Material
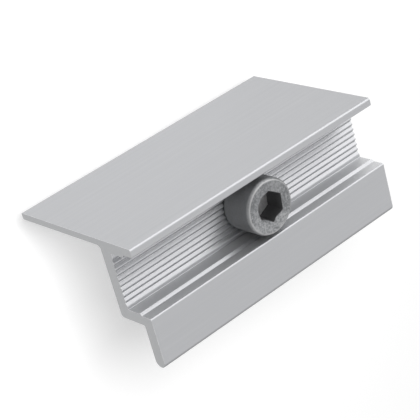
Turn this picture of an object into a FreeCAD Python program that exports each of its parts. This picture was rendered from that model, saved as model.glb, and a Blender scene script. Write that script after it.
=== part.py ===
import FreeCAD
import Part
import math
import os

os.makedirs("parts", exist_ok=True)

# Sizes in millimetres and degrees. The part stands as it is used: Z is up along the screw,
# X points over the module that is clamped, Y runs along the extrusion.
# The origin lies on the screw axis, at the height of the rail that the leg stands on.

# Extruded profile
clamp_length = 75.0
hole_offset = 0.9  # the drilled hole lies this far from mid length
clamp_height = 37.2  # underside of the tongue above the rail
tongue_thickness = 3.1
tongue_reach = 10.5  # from the riser's outer face to the tip
tip_round = 0.47  # corner radius at the tip, as a share of the tongue's thickness
riser_thickness = 2.43
channel_depth = 7.65  # top of the tongue down to the ribs that the screw head sits on
plate_thickness = 3.5
leg_thickness = 1.65
lip_thickness = 2.1
lip_rise = 0.15  # top of the lip above the top of the tongue

# Head channel: a nib on each wall, set back above it, and V ribs on the floor
head_clearance = 0.2  # screw head to nib
nib_height = 0.22  # out of the lower wall
riser_step = 0.32  # the riser's wall above the nib stands back from the one below it
lip_step = 0.67  # the same on the lip
nib_level = 3.95  # from the ribs up to the nib's crest
nib_slope = 0.68  # height of the nib's sloped top
nib_undercut = 0.3  # height of its underside
rib_pitch = 1.35
rib_depth = 0.55
rib_land = 0.835  # flat beside the riser, outside the ribs

# Corners of the profile
foot_radius = 0.15
leg_fillet = 1.0
heel_radius = 0.8
riser_fillet = 0.3
channel_fillet = 0.2
tongue_edge_radius = 0.5
lip_edge_radius = 0.6
lip_inner_radius = 0.5

# Socket head cap screw
screw_diameter = 8.0
screw_length = 40.0  # under the head
head_diameter = 13.5
head_height = 8.3
head_rim = 1.0
under_head_fillet = 0.3
tip_chamfer = 0.8
socket_across = 6.14
socket_depth = 4.8
socket_floor_cone = 0.4
socket_mouth = 7.6  # diameter of the countersink at its mouth
socket_mouth_angle = 120.0
socket_turn = -5.5
hole_clearance = 1.0  # on the screw's diameter

# Slot nut
nut_wall = 1.5  # beside the thread
nut_length = 21.0
nut_thickness = 5.5
nut_flush = 0.1  # screw tip below the nut
nut_swing_radius = 5.0  # the two corners that let it turn in the slot
nut_corner_radius = 0.4
nut_edge = 0.3
thread_clearance = 0.05  # on the radius
thread_chamfer = 0.5

# Worked out from the sizes above
tongue_top = clamp_height + tongue_thickness
plate_top = tongue_top - channel_depth
plate_bottom = plate_top - plate_thickness
lip_top = tongue_top + lip_rise
nib_half = head_diameter / 2 + head_clearance
lower_half = nib_half + nib_height
riser_inner = lower_half + riser_step
lip_inner = -lower_half - lip_step
leg_outer = lip_inner - lip_thickness
leg_inner = leg_outer + leg_thickness
riser_outer = riser_inner + riser_thickness
tongue_tip = riser_outer + tongue_reach
near_end = -clamp_length / 2 - hole_offset
screw_radius = screw_diameter / 2
screw_tip = plate_top - screw_length
nut_bottom = screw_tip + nut_flush
nut_width = screw_diameter + 2 * nut_wall


def corner_arc(before, corner, after, radius):
    """Start, middle and end of the arc that rounds one corner of an outline."""
    to_before = (before - corner).normalize()
    to_after = (after - corner).normalize()
    half_angle = to_before.getAngle(to_after) / 2
    reach = radius / math.tan(half_angle)
    start = corner + to_before * reach
    end = corner + to_after * reach
    centre = corner + (to_before + to_after).normalize() * (radius / math.sin(half_angle))
    middle = centre + (corner - centre).normalize() * radius
    return start, middle, end


def rounded_face(corners):
    """Face bounded by an outline of (point, radius) corners; radius 0 keeps a corner sharp."""
    edges = []
    count = len(corners)
    stretches = []
    for i, (corner, radius) in enumerate(corners):
        if radius == 0:
            stretches.append((corner, None, corner))
            continue
        before = corners[i - 1][0]
        after = corners[(i + 1) % count][0]
        stretches.append(corner_arc(before, corner, after, radius))
    for i, (start, middle, end) in enumerate(stretches):
        if middle is not None:
            edges.append(Part.Arc(start, middle, end).toShape())
        following = stretches[(i + 1) % count][0]
        edges.append(Part.LineSegment(end, following).toShape())
    return Part.Face(Part.Wire(edges))


def section_point(x, z):
    return FreeCAD.Vector(x, near_end, z)


def rib_corners():
    """Crests and valleys of the channel floor, from the riser towards the lip."""
    corners = []
    first_crest = lower_half - rib_land
    rib_count = int((first_crest + lower_half - channel_fillet) / rib_pitch)
    for i in range(rib_count):
        crest = first_crest - i * rib_pitch
        corners.append((section_point(crest, plate_top), 0))
        corners.append((section_point(crest - rib_pitch / 2, plate_top - rib_depth), 0))
    corners.append((section_point(first_crest - rib_count * rib_pitch, plate_top), 0))
    return corners


def wall_corners(side, upper_wall, top, edge_radius):
    """One wall of the channel, from its top edge down to the floor; side is 1 or -1."""
    crest = plate_top + nib_level
    return [
        (section_point(upper_wall, top), edge_radius),
        (section_point(upper_wall, crest + nib_slope), 0),
        (section_point(side * nib_half, crest), 0),
        (section_point(side * lower_half, crest - nib_undercut), 0),
        (section_point(side * lower_half, plate_top), channel_fillet),
    ]


def profile_section():
    tip_radius = tip_round * tongue_thickness
    corners = [
        (section_point(leg_outer, 0), foot_radius),
        (section_point(leg_inner, 0), foot_radius),
        (section_point(leg_inner, plate_bottom), leg_fillet),
        (section_point(riser_outer, plate_bottom), heel_radius),
        (section_point(riser_outer, clamp_height), riser_fillet),
        (section_point(tongue_tip, clamp_height), tip_radius),
        (section_point(tongue_tip, tongue_top), tip_radius),
    ]
    corners += wall_corners(1, riser_inner, tongue_top, tongue_edge_radius)
    corners += rib_corners()
    corners += reversed(wall_corners(-1, lip_inner, lip_top, lip_inner_radius))
    corners.append((section_point(leg_outer, lip_top), lip_edge_radius))
    return rounded_face(corners)


def clamp_profile():
    """The extrusion, cut to length, with the clearance hole drilled through its bolt plate."""
    bar = profile_section().extrude(FreeCAD.Vector(0, clamp_length, 0))
    hole_radius = (screw_diameter + hole_clearance) / 2
    below = FreeCAD.Vector(0, 0, plate_bottom - plate_thickness)
    drill = Part.makeCylinder(hole_radius, 3 * plate_thickness, below)
    return bar.cut(drill)


def hexagonal_bar(across_flats, bottom, height, turn):
    corner_radius = across_flats / 2 / math.cos(math.radians(30))
    corners = []
    for i in range(7):
        angle = math.radians(turn + 60 * i)
        corners.append(FreeCAD.Vector(corner_radius * math.cos(angle), corner_radius * math.sin(angle), bottom))
    return Part.Face(Part.makePolygon(corners)).extrude(FreeCAD.Vector(0, 0, height))


def turned_solid(outline):
    """Solid turned about Z from an outline of (radius, height) points and arcs of three."""
    edges = []
    for piece in outline:
        points = [FreeCAD.Vector(radius, 0, height) for radius, height in piece]
        if len(points) == 3:
            edges.append(Part.Arc(*points).toShape())
        else:
            edges.append(Part.LineSegment(*points).toShape())
    face = Part.Face(Part.Wire(edges))
    return face.revolve(FreeCAD.Vector(0, 0, 0), FreeCAD.Vector(0, 0, 1), 360)


def screw_socket(head_top):
    """Hexagonal socket with a countersunk mouth and a shallow conical floor."""
    floor = head_top - socket_depth
    socket = hexagonal_bar(socket_across, floor, socket_depth, socket_turn)
    floor_cone = Part.makeCone(0, socket_across / 2, socket_floor_cone,
                               FreeCAD.Vector(0, 0, floor - socket_floor_cone))
    mouth_depth = socket_mouth / 2 / math.tan(math.radians(socket_mouth_angle / 2))
    mouth = Part.makeCone(0, socket_mouth / 2, mouth_depth, FreeCAD.Vector(0, 0, head_top - mouth_depth))
    return socket.fuse([floor_cone, mouth])


def cap_screw():
    """Socket head cap screw, its head seated on the ribs. Its thread is a plain cylinder here."""
    head_radius = head_diameter / 2
    head_top = plate_top + head_height
    quarter = math.sqrt(0.5)
    rim_centre = (head_radius - head_rim, head_top - head_rim)
    neck_centre = (screw_radius + under_head_fillet, plate_top - under_head_fillet)
    outline = [
        [(0, screw_tip), (screw_radius - tip_chamfer, screw_tip)],
        [(screw_radius - tip_chamfer, screw_tip), (screw_radius, screw_tip + tip_chamfer)],
        [(screw_radius, screw_tip + tip_chamfer), (screw_radius, neck_centre[1])],
        [(screw_radius, neck_centre[1]),
         (neck_centre[0] - quarter * under_head_fillet, neck_centre[1] + quarter * under_head_fillet),
         (neck_centre[0], plate_top)],
        [(neck_centre[0], plate_top), (head_radius, plate_top)],
        [(head_radius, plate_top), (head_radius, rim_centre[1])],
        [(head_radius, rim_centre[1]),
         (rim_centre[0] + quarter * head_rim, rim_centre[1] + quarter * head_rim),
         (rim_centre[0], head_top)],
        [(rim_centre[0], head_top), (0, head_top)],
        [(0, head_top), (0, screw_tip)],
    ]
    return turned_solid(outline).cut(screw_socket(head_top))


def slot_nut():
    """Flat nut that drops through the rail's slot and turns a quarter turn to lie across it."""
    swing_radius = min(nut_swing_radius, 0.45 * nut_width)
    half_width = nut_width / 2
    half_length = nut_length / 2
    corners = [
        (FreeCAD.Vector(-half_width, -half_length, nut_bottom), nut_corner_radius),
        (FreeCAD.Vector(half_width, -half_length, nut_bottom), swing_radius),
        (FreeCAD.Vector(half_width, half_length, nut_bottom), nut_corner_radius),
        (FreeCAD.Vector(-half_width, half_length, nut_bottom), swing_radius),
    ]
    block = rounded_face(corners).extrude(FreeCAD.Vector(0, 0, nut_thickness))
    middle = nut_bottom + nut_thickness / 2
    rim_edges = [edge for edge in block.Edges
                 if abs(abs(edge.CenterOfMass.z - middle) - nut_thickness / 2) < nut_edge / 2]
    block = block.makeChamfer(nut_edge, rim_edges)
    bore_radius = screw_radius + thread_clearance
    mouth_radius = bore_radius + thread_chamfer
    nut_top = nut_bottom + nut_thickness
    bore = Part.makeCylinder(bore_radius, nut_thickness, FreeCAD.Vector(0, 0, nut_bottom))
    lower_mouth = Part.makeCone(mouth_radius, bore_radius, thread_chamfer, FreeCAD.Vector(0, 0, nut_bottom))
    upper_mouth = Part.makeCone(bore_radius, mouth_radius, thread_chamfer,
                                FreeCAD.Vector(0, 0, nut_top - thread_chamfer))
    return block.cut(bore.fuse([lower_mouth, upper_mouth]))


for name, make in [("clamp_profile", clamp_profile), ("cap_screw", cap_screw), ("slot_nut", slot_nut)]:
    shape = make()
    shape.exportStep("parts/" + name + ".step")
    box = shape.BoundBox
    print(name, "solids", len(shape.Solids), "valid", shape.isValid(), "volume", round(shape.Volume, 2),
          "x", round(box.XMin, 3), round(box.XMax, 3), "y", round(box.YMin, 3), round(box.YMax, 3),
          "z", round(box.ZMin, 3), round(box.ZMax, 3))
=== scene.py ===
import math

import bpy
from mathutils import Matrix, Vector


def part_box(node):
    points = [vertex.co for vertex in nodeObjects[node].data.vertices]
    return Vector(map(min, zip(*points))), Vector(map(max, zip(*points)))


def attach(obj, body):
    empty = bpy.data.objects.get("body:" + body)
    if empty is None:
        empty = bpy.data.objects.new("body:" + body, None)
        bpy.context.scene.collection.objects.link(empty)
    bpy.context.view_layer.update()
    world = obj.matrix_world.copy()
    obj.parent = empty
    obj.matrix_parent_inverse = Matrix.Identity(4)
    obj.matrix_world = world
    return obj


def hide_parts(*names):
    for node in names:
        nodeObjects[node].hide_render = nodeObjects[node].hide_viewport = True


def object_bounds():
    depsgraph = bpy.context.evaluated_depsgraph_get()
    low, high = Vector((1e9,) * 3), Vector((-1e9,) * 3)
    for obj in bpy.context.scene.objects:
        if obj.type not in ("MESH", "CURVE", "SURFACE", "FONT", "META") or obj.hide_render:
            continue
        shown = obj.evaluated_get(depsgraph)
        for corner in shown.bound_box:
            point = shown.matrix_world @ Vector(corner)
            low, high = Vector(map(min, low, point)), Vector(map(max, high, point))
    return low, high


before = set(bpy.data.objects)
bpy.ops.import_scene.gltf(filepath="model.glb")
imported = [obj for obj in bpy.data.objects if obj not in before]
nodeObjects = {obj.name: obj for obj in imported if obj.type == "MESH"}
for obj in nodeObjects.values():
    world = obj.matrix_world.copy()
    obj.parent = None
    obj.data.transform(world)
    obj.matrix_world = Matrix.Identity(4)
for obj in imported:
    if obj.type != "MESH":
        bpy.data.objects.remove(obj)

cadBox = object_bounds()
mm = 0.001  # sizes below are in millimetres, Blender works in metres
plateTop = 32.65  # the ribs' crests, which the screw head sits on
mergeDistance = 0.002 * mm
cutTolerance = 0.0001 * mm
placeTolerance = 0.01 * mm  # for finding an edge by its place
spare = 1.0  # cutters reach this far past what they cut
selectModes = {"vertices": "VERT", "edges": "EDGE", "polygons": "FACE"}


def deselectEverything():
    if bpy.context.mode != "OBJECT":
        bpy.ops.object.mode_set(mode="OBJECT")
    bpy.ops.object.select_all(action="DESELECT")


def makeActive(piece):
    deselectEverything()
    piece.select_set(True)
    bpy.context.view_layer.objects.active = piece


def editMode(piece, kind="vertices"):
    # with the whole mesh selected
    makeActive(piece)
    bpy.ops.object.mode_set(mode="EDIT")
    bpy.ops.mesh.select_mode(type=selectModes[kind])
    bpy.ops.mesh.select_all(action="SELECT")


def objectMode():
    bpy.ops.object.mode_set(mode="OBJECT")


def editPicked(piece, kind, test):
    # edit mode with those vertices, edges or faces selected that pass the test
    editMode(piece, kind)
    objectMode()
    mesh = piece.data
    for items in (mesh.vertices, mesh.edges, mesh.polygons):
        items.foreach_set("select", [False] * len(items))
    for item in getattr(mesh, kind):
        item.select = bool(test(item))
    bpy.ops.object.mode_set(mode="EDIT")


def applyModifier(piece, kind, **values):
    makeActive(piece)
    modifier = piece.modifiers.new(kind.title(), kind)
    for key, value in values.items():
        setattr(modifier, key, value)
    bpy.ops.object.modifier_apply(modifier=modifier.name)


def mergeLoose(piece):
    editMode(piece)
    bpy.ops.mesh.remove_doubles(threshold=mergeDistance)
    objectMode()


def faceOutwards(piece):
    editMode(piece)
    bpy.ops.mesh.normals_make_consistent(inside=False)
    objectMode()


def smoothPiece(piece, degrees, weight):
    makeActive(piece)
    bpy.ops.object.shade_smooth_by_angle(angle=math.radians(degrees))
    applyModifier(piece, "WEIGHTED_NORMAL", keep_sharp=True, weight=weight)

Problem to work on
Emit only the lines from the one containing "for name, make" through the one containing "Vector(map(max, high, point))", copied exactly.

Result
for name, make in [("clamp_profile", clamp_profile), ("cap_screw", cap_screw), ("slot_nut", slot_nut)]:
    shape = make()
    shape.exportStep("parts/" + name + ".step")
    box = shape.BoundBox
    print(name, "solids", len(shape.Solids), "valid", shape.isValid(), "volume", round(shape.Volume, 2),
          "x", round(box.XMin, 3), round(box.XMax, 3), "y", round(box.YMin, 3), round(box.YMax, 3),
          "z", round(box.ZMin, 3), round(box.ZMax, 3))
=== scene.py ===
import math

import bpy
from mathutils import Matrix, Vector


def part_box(node):
    points = [vertex.co for vertex in nodeObjects[node].data.vertices]
    return Vector(map(min, zip(*points))), Vector(map(max, zip(*points)))


def attach(obj, body):
    empty = bpy.data.objects.get("body:" + body)
    if empty is None:
        empty = bpy.data.objects.new("body:" + body, None)
        bpy.context.scene.collection.objects.link(empty)
    bpy.context.view_layer.update()
    world = obj.matrix_world.copy()
    obj.parent = empty
    obj.matrix_parent_inverse = Matrix.Identity(4)
    obj.matrix_world = world
    return obj


def hide_parts(*names):
    for node in names:
        nodeObjects[node].hide_render = nodeObjects[node].hide_viewport = True


def object_bounds():
    depsgraph = bpy.context.evaluated_depsgraph_get()
    low, high = Vector((1e9,) * 3), Vector((-1e9,) * 3)
    for obj in bpy.context.scene.objects:
        if obj.type not in ("MESH", "CURVE", "SURFACE", "FONT", "META") or obj.hide_render:
            continue
        shown = obj.evaluated_get(depsgraph)
        for corner in shown.bound_box:
            point = shown.matrix_world @ Vector(corner)
            low, high = Vector(map(min, low, point)), Vector(map(max, high, point))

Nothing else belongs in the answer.